— BEGIN —
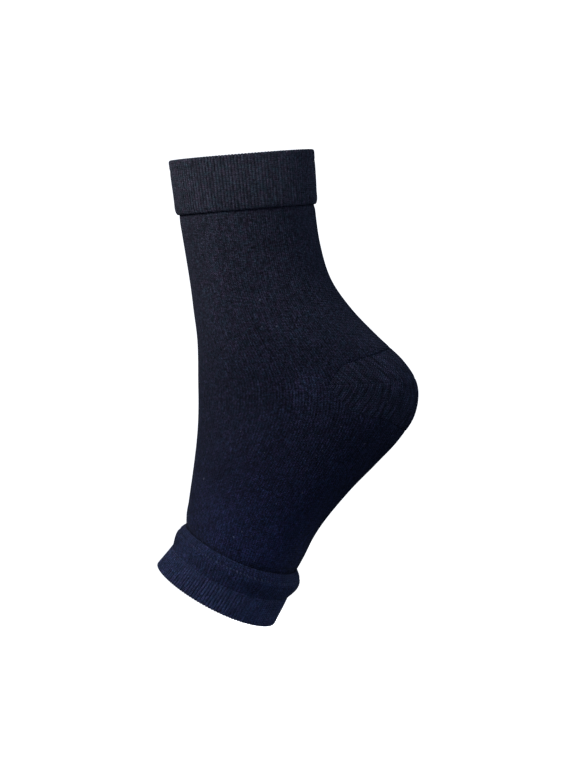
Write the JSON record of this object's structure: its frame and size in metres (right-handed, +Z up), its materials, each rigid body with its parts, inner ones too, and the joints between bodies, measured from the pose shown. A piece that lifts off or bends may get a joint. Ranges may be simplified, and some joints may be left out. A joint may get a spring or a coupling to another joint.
{
  "type": "open-toe compression sock",
  "caption": "Short knitted compression sock with a ribbed ankle cuff, a heel pocket and a ribbed band round its open toe end, in the shape it has when worn on a pointed foot",
  "frame": {"origin": "centre of the wearer's ankle on the centre line of the leg, where the sock sits on its wearer", "axes": "+Z runs up the leg to the top opening, +X points back to the heel, and the foot and toe opening reach forward and down to -X and -Z; the XZ plane divides the sock into two equal sides"},
  "size_m": [0.1477, 0.089, 0.2538],
  "materials": {
    "ribbed_knit": "matt, fine ribs running up the leg, charcoal navy nylon and elastane knit",
    "plain_knit": "matt, fine plain knit with a soft fuzz, dark navy nylon and elastane",
    "heel_knit": "matt, fine plain knit whose lines fan out from the heel's seam, dark navy",
    "roll_knit": "matt, fine plain knit gathered into a soft ridge, dark navy",
    "toe_rib_knit": "matt, ribs running out to the rim, dark navy with a bluer cast"
  },
  "bodies": {
    "root": {"ankle_cuff": "ribbed_knit", "leg_foot_sleeve": "plain_knit", "heel_pocket": "heel_knit", "toe_roll": "roll_knit", "toe_band": "toe_rib_knit"}
  },
  "joints": []
}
— END —
(WHAT TO DO) In the listing, find each line with the string "materials" and copy it.

(EXERCISE ANSWER)
Write the JSON record of this object's structure: its frame and size in metres (right-handed, +Z up), its materials, each rigid body with its parts, inner ones too, and the joints between bodies, measured from the pose shown. A piece that lifts off or bends may get a joint. Ranges may be simplified, and some joints may be left out. A joint may get a spring or a coupling to another joint.
  "materials": {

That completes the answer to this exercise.